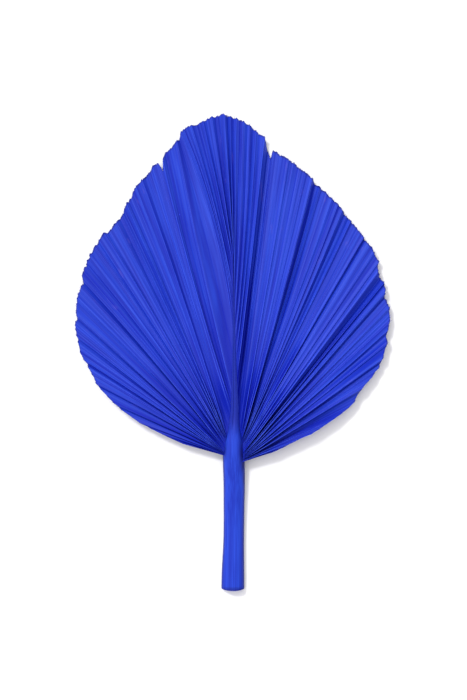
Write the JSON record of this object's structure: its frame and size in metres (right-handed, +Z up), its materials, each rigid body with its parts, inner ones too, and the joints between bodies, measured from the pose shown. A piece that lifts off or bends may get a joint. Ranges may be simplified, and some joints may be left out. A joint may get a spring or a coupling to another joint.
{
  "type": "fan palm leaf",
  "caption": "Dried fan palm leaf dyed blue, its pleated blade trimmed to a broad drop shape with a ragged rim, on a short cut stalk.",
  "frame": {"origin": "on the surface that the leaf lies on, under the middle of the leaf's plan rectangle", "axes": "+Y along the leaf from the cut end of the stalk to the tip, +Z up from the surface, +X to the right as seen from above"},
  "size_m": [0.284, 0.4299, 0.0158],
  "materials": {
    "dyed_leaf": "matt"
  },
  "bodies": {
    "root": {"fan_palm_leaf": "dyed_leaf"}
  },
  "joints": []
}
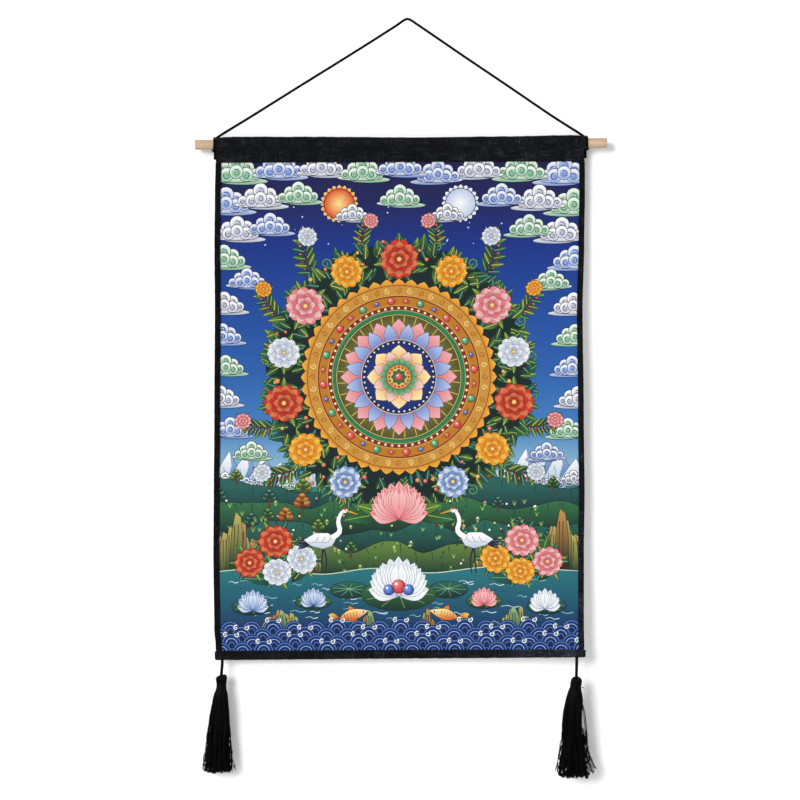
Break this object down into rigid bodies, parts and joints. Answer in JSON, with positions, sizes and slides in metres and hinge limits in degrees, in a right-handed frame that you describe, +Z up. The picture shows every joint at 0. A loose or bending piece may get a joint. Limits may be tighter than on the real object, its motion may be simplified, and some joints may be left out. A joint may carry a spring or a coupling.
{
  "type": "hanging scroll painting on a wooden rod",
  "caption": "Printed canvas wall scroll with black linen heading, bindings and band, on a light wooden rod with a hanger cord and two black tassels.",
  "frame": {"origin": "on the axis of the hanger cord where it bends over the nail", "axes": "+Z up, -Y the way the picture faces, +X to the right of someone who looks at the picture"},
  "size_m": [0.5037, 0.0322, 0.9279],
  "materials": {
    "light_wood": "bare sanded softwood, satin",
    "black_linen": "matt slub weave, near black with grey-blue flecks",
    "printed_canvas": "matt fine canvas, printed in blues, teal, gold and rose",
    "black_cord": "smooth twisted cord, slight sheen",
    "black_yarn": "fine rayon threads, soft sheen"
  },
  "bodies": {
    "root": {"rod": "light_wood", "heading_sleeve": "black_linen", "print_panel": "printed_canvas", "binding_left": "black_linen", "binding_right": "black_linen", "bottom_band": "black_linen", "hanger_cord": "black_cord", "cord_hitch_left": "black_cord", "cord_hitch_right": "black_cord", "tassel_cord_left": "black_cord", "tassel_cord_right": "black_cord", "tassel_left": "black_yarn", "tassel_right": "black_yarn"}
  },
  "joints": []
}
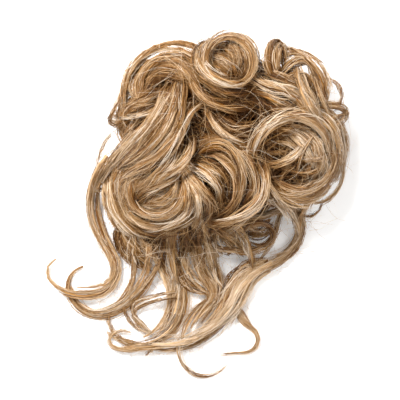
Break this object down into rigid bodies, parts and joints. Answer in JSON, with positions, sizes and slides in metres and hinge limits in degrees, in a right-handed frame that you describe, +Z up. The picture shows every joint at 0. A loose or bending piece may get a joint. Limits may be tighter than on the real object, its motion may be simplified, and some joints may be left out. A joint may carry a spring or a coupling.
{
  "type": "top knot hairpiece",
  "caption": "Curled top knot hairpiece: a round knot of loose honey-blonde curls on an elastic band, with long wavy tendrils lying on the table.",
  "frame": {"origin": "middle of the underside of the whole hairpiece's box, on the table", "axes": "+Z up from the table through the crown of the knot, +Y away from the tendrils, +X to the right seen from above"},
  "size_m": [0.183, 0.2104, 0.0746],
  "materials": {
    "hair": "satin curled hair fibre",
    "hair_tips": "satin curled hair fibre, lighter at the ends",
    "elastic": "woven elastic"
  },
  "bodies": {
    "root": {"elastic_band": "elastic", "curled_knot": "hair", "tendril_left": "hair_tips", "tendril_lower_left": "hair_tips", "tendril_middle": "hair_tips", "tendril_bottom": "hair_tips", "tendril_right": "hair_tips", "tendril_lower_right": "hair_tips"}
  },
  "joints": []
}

TASK DIRECTIONS:
Write the material out again word for word.

WRITTEN SOLUTION:
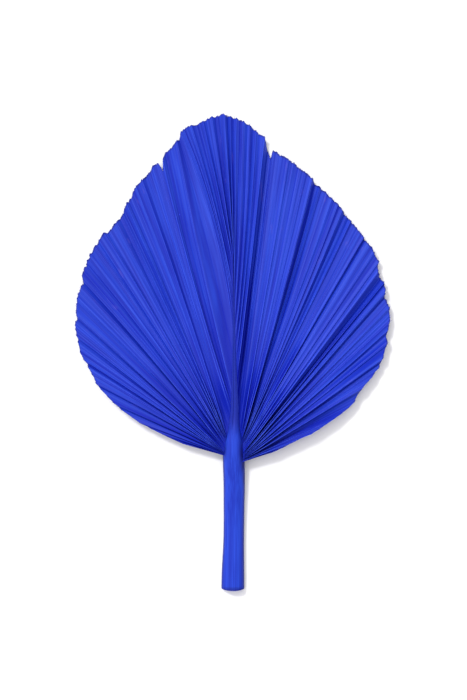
Write the JSON record of this object's structure: its frame and size in metres (right-handed, +Z up), its materials, each rigid body with its parts, inner ones too, and the joints between bodies, measured from the pose shown. A piece that lifts off or bends may get a joint. Ranges may be simplified, and some joints may be left out. A joint may get a spring or a coupling to another joint.
{
  "type": "fan palm leaf",
  "caption": "Dried fan palm leaf dyed blue, its pleated blade trimmed to a broad drop shape with a ragged rim, on a short cut stalk.",
  "frame": {"origin": "on the surface that the leaf lies on, under the middle of the leaf's plan rectangle", "axes": "+Y along the leaf from the cut end of the stalk to the tip, +Z up from the surface, +X to the right as seen from above"},
  "size_m": [0.284, 0.4299, 0.0158],
  "materials": {
    "dyed_leaf": "matt"
  },
  "bodies": {
    "root": {"fan_palm_leaf": "dyed_leaf"}
  },
  "joints": []
}
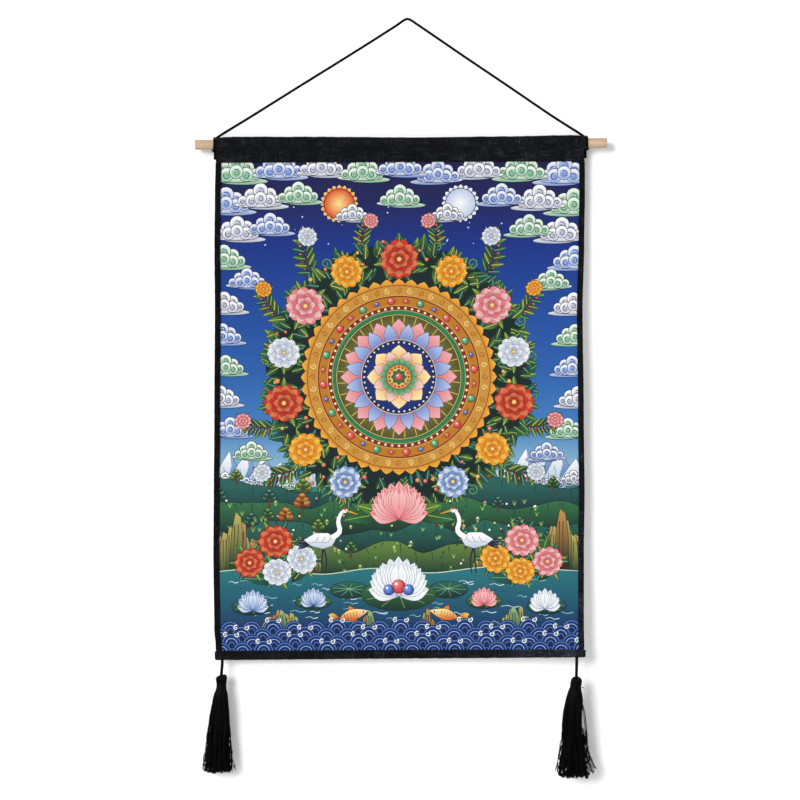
Break this object down into rigid bodies, parts and joints. Answer in JSON, with positions, sizes and slides in metres and hinge limits in degrees, in a right-handed frame that you describe, +Z up. The picture shows every joint at 0. A loose or bending piece may get a joint. Limits may be tighter than on the real object, its motion may be simplified, and some joints may be left out. A joint may carry a spring or a coupling.
{
  "type": "hanging scroll painting on a wooden rod",
  "caption": "Printed canvas wall scroll with black linen heading, bindings and band, on a light wooden rod with a hanger cord and two black tassels.",
  "frame": {"origin": "on the axis of the hanger cord where it bends over the nail", "axes": "+Z up, -Y the way the picture faces, +X to the right of someone who looks at the picture"},
  "size_m": [0.5037, 0.0322, 0.9279],
  "materials": {
    "light_wood": "bare sanded softwood, satin",
    "black_linen": "matt slub weave, near black with grey-blue flecks",
    "printed_canvas": "matt fine canvas, printed in blues, teal, gold and rose",
    "black_cord": "smooth twisted cord, slight sheen",
    "black_yarn": "fine rayon threads, soft sheen"
  },
  "bodies": {
    "root": {"rod": "light_wood", "heading_sleeve": "black_linen", "print_panel": "printed_canvas", "binding_left": "black_linen", "binding_right": "black_linen", "bottom_band": "black_linen", "hanger_cord": "black_cord", "cord_hitch_left": "black_cord", "cord_hitch_right": "black_cord", "tassel_cord_left": "black_cord", "tassel_cord_right": "black_cord", "tassel_left": "black_yarn", "tassel_right": "black_yarn"}
  },
  "joints": []
}
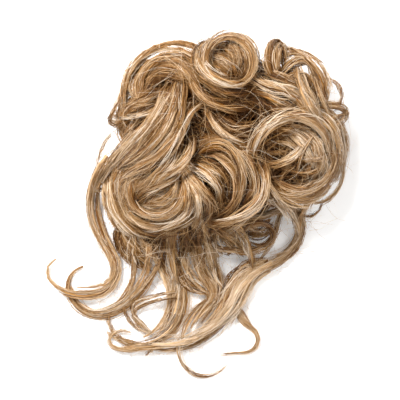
Break this object down into rigid bodies, parts and joints. Answer in JSON, with positions, sizes and slides in metres and hinge limits in degrees, in a right-handed frame that you describe, +Z up. The picture shows every joint at 0. A loose or bending piece may get a joint. Limits may be tighter than on the real object, its motion may be simplified, and some joints may be left out. A joint may carry a spring or a coupling.
{
  "type": "top knot hairpiece",
  "caption": "Curled top knot hairpiece: a round knot of loose honey-blonde curls on an elastic band, with long wavy tendrils lying on the table.",
  "frame": {"origin": "middle of the underside of the whole hairpiece's box, on the table", "axes": "+Z up from the table through the crown of the knot, +Y away from the tendrils, +X to the right seen from above"},
  "size_m": [0.183, 0.2104, 0.0746],
  "materials": {
    "hair": "satin curled hair fibre",
    "hair_tips": "satin curled hair fibre, lighter at the ends",
    "elastic": "woven elastic"
  },
  "bodies": {
    "root": {"elastic_band": "elastic", "curled_knot": "hair", "tendril_left": "hair_tips", "tendril_lower_left": "hair_tips", "tendril_middle": "hair_tips", "tendril_bottom": "hair_tips", "tendril_right": "hair_tips", "tendril_lower_right": "hair_tips"}
  },
  "joints": []
}